Pope Francis begins his letter with a quote from 1 Corinthians 12:26: “If one member suffers, all suffer together with it.” It’s the verses that come at the beginning of that chapter, though, that have been coming to my mind these days:
Now there are varieties of gifts, but the same Spirit; and there are varieties of services, but the same Lord; and there are varieties of activities, but it is the same God who activates all of them in everyone. To each is given the manifestation of the Spirit for the common good. To one is given through the Spirit the utterance of wisdom, and to another the utterance of knowledge according to the same Spirit, to another faith by the same Spirit, to another gifts of healing by the one Spirit, to another the working of miracles, to another prophecy, to another discernment of spirits, to another various kinds of tongues, to another the interpretation of tongues. All these are activated by one and the same Spirit, who allots to each one individually just as the Spirit chooses. (1 Cor 12:4-11)
I don’t know what gift of the Spirit is mine to offer these days, and it seems prideful to even suggest I have one to offer. Maybe my words or my anger. Those too can be gifts. I think people’s ability to fast during this time is a gift—even if it’s one I don’t quite understand and don’t feel capable of doing. If there is one certainty I have in the midst of this it’s that the Spirit is moving and present. She’s nudging hearts and awakening sleepy souls. The Spirit is often referred to as a wind, a breath, but she is also a tongue of fire, and I have no doubt she’s lighting this church on fire only to raise something stronger, more brilliant, from the ashes. I have to believe that.
We the faithful are hearing the news of abuse—again—and are trying to figure out what role we have, what gifts of the Spirit we’ve been given. In 2002, when the first big wave of abuse allegations came out of Boston, it set off a chain reaction of uncovering abuse throughout the church worldwide. This time around, it feels different. It’s been sixteen years since then, and this church of ours, this world of ours, has seen a lot. We are not where we were then. Had Francis’s letter come out in 2002, I’d have said it was remarkable in a good way; now, though, it’s remarkably insufficient. And maybe that’s why I’m so infuriated by the pope’s call for all the faithful to fast and pray. I know for sure it’s why I have a problem with the call to immediate mercy and forgiveness. The abuse crisis is something we’ve been living with for sixteen years (not to mention victims living with it for a hell of a lot longer) and still the church, the hierarchy, the men who did it and covered it up—they can’t say an unqualified “I’m sorry.” I have a big problem with that, and when the pope asks me to fast in penance for a sin that is not mine, though it is part of my community, I can’t do it.

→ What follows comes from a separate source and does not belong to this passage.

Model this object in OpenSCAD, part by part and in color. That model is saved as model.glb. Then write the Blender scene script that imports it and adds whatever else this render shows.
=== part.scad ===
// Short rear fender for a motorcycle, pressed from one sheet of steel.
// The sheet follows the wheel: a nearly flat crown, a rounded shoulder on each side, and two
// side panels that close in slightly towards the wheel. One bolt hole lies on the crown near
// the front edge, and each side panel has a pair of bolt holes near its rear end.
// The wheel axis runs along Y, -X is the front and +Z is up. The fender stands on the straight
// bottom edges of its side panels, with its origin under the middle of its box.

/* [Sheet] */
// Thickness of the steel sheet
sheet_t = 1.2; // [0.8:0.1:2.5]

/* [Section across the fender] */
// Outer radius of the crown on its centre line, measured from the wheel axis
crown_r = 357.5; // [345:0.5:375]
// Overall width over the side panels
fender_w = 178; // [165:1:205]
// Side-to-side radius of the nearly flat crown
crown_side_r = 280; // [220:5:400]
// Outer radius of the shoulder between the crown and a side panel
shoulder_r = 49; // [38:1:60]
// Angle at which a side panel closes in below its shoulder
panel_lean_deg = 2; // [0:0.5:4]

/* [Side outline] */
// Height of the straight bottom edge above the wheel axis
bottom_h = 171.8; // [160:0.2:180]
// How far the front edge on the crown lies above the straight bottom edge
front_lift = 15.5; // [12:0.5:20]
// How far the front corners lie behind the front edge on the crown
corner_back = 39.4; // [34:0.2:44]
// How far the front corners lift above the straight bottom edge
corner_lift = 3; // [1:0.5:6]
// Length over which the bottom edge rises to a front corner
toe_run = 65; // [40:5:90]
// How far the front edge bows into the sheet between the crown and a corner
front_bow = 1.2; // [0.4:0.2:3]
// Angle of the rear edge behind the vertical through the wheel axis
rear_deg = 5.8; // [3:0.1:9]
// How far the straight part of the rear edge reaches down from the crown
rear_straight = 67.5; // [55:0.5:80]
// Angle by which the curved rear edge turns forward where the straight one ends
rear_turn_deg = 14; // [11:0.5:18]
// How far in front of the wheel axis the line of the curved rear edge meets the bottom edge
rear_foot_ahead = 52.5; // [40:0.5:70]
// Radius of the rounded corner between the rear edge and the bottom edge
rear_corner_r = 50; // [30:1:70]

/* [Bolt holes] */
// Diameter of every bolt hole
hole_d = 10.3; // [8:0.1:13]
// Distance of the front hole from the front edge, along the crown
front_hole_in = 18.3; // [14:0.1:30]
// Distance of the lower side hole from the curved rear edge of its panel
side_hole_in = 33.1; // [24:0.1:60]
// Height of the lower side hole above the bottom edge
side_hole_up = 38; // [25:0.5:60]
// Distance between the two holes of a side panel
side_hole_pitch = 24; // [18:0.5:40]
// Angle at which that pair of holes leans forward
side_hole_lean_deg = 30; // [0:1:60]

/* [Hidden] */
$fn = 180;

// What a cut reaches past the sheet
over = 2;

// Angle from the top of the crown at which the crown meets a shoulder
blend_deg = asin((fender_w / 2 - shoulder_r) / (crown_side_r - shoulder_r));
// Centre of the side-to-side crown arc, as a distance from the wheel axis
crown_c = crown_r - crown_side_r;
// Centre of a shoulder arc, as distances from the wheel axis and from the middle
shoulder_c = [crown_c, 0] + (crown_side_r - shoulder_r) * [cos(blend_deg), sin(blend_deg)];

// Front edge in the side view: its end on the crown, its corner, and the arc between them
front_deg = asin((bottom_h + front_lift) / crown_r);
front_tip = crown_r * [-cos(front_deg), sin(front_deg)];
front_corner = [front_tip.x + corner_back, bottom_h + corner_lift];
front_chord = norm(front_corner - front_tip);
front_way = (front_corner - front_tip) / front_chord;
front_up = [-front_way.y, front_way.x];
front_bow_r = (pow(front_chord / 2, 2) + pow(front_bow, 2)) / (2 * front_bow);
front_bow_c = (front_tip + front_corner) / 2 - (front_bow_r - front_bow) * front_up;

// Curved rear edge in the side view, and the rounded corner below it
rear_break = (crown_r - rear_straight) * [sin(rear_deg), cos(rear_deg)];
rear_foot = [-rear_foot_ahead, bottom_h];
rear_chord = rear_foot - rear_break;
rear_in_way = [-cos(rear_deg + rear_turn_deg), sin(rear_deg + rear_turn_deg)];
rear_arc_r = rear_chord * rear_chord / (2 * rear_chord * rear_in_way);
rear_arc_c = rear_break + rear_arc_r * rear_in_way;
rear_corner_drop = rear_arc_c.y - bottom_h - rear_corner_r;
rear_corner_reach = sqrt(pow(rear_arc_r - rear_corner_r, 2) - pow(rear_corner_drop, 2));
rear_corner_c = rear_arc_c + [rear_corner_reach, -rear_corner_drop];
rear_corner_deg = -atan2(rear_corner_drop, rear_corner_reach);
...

I get that there is a desperate need for forgiveness and mercy, and, yes, being angry, depending on how it is utilized, has the potential to do nothing but let the anger fester in my own self. But if we shift this whole situation to a sacramental perspective, things change. We believe in a God who is all forgiving, all loving, all merciful. And yet, reconciliation is a sacrament. God doesn’t wait for our confession to forgive us, but we still confess because it helps us right our relationship with God, with the church, with the world, with our neighbor, with ourselves. It’s the way we acknowledge that we’ve done wrong and need to do right. I’ve long had issues with how reconciliation is practiced today: I think it’s all to easy to go to confession and feel you’ve done what’s necessary for healing while ignoring the need to actually apologize to those who have been wounded by your actions. It’s also too easy to think that forgiveness lies with the priest when it is God who absolves through the priest. I also believe God can absolve sins through more people than ordained men.
But I still think the sacrament of reconciliation has something important for us to remember these days. It requires the sinner to confess, to be sorry, to work toward a conversion of heart. Pope Francis has asked us to perform penance when we are not the ones in need of confessing and conversion on this issue. We are all sinners, but the conversation right now isn’t about what sins we’ve all committed; it’s about certain sins that have been committed by certain people. Francis has engaged in a bit of “whataboutism” here. And while God may have forgiven these men for their actions, I just can’t yet. I can pray for them, and I pray for my heart to be softened, but I keep returning to the fact that they did this to children, they covered it up, and some of them have not acknowledged the wrongness of their actions.
Until they do, we as a church cannot fully heal. Until the allegations are fully investigated, the victims are given justice, the perpetrators are locked up, the innocent are exonerated, and there is true contrition from those who have perpetrated these crimes—until then, no act of penance on my part for this sin that belongs to power-hungry and unapologetic men will be effective.